Quando a comida é feita para ser postada, importa se ela é boa?
Ao receber o meu aceno silencioso de “está gravando”, o garçom foi levantando a forma redonda de metal, revelando aos poucos todas as camadas de uma lasanha à bolonhesa, até ela terminar em uma massaroca vermelha oleosa no prato, coberta por um molho branco bastante espesso.
Olhei ao meu redor no salão bem iluminado do restaurante e as outras mesas estavam vivendo o mesmo ritual de derramamento da chamada “lasanha mais instagramável de São Paulo”.
Um casal na mesa vizinha levou até uma luz portátil para filmar o espetáculo com maior riqueza de detalhes. “Essa é a lasanha mais bonita que já vi”, bradou um deles olhando para o iPhone em riste, revelando de que se tratava de um casal de influenciadores.
Após o espetáculo de dez segundos, dei uma garfada generosa na lasanha, tentando pegar todas as camadas de uma vez só. O gosto era de uma lasanha comum, mas três vezes mais salgada. Não estava ruim, mas também não era nada emocionante o bastante como o casal de influenciadores ao lado disse ser.
A pequena descarga de dopamina que senti ao gravar a revelação da comida foi mais gratificante do que comê-la. E eu gosto muito de comer.
O prato custou R$ 79 no cardápio de almoço executivo, preço que cobriu também uma entrada e uma sobremesa. Voltei para casa com a típica expressão no rosto de quem comeu mal e pagou muito por isso.
A lasanha desconstruída foi a primeira parte de uma aventura que embarquei a pedido de O Joio e O Trigo. Com um orçamento, um celular e um bloquinho de notas no bolso, percorri alguns dos estabelecimentos mais bombados nas redes sociais para descobrir se uma comida vendida como “instagramável” é boa ou apenas mais um objeto para postar nas nossas redes sociais.
E o restaurante Pappagallo Cucina apareceu no meu feed assim que conversei com o editor sobre a pauta. Em segundos, o Instagram começou a me empurrar dezenas de vídeos de influenciadores diferentes, mas todos muito parecidos entre si, mostrando exatamente a mesma lasanha sendo derramada no prato. Não é magia: é algoritmo.
Uma competição acirrada pela nossa atenção
É difícil ignorar o quanto a plataformização da internet, fenômeno causado pelo monopólio de empresas privadas sobre nossos dados e navegação, mudou nossos hábitos dentro e fora das telas de smartphone e computadores.
Qualquer conteúdo, seja ele educativo ou apenas uma propaganda, precisa ser ágil e tem que se encaixar dentro da proposta de 30 segundos de duração de um reels do Instagram ou de um vídeo do TikTok.
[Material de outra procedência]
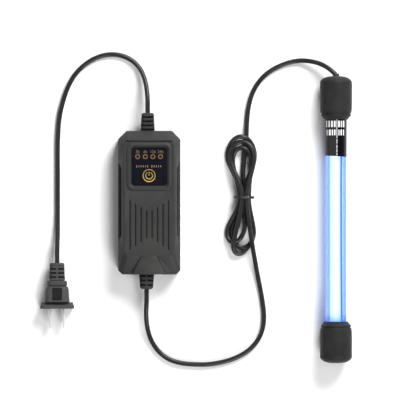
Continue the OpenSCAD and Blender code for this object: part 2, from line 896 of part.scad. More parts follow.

Os feeds infinitos, forjados a partir de dados e preferências que nós entregamos às empresas, aceleraram processos de consumo e despertaram desejos urgentes. Ou seja, é um mar de pessoas físicas e jurídicas competindo entre si, mesmo que sejam de segmentos completamente diferentes, pelo engajamento. Isso inclui, claro, o setor de bares e restaurantes, que tem o desafio extra de convencer o cliente a sair de casa para consumir o que está oferecendo.
Essa disputa obrigou uma mudança na estratégia de estabelecimentos que antes dependiam do boca a boca ou de uma crítica publicada em um veículo respeitado para atraírem clientes. E essa nova estratégia é nos vender a ideia de que sair para jantar vai nos satisfazer em muitos outros níveis além da comida.
A ideia de que estamos caminhando para uma “economia de experiências” foi lançada no final dos anos 1990 por dois norte-americanos.
Segundo B. Joseph Pine II e James H. Gilmore, criadores do termo, uma experiência acontece quando uma empresa usa intencionalmente “os serviços como palco e os produtos como adereços para envolver clientes”. “As commodities são fungíveis, os bens tangíveis, os serviços intangíveis e as experiências memoráveis”, conceituam os autores no artigo “Bem-vindo à economia da experiência”, publicado na Harvard Business Review em agosto de 1998.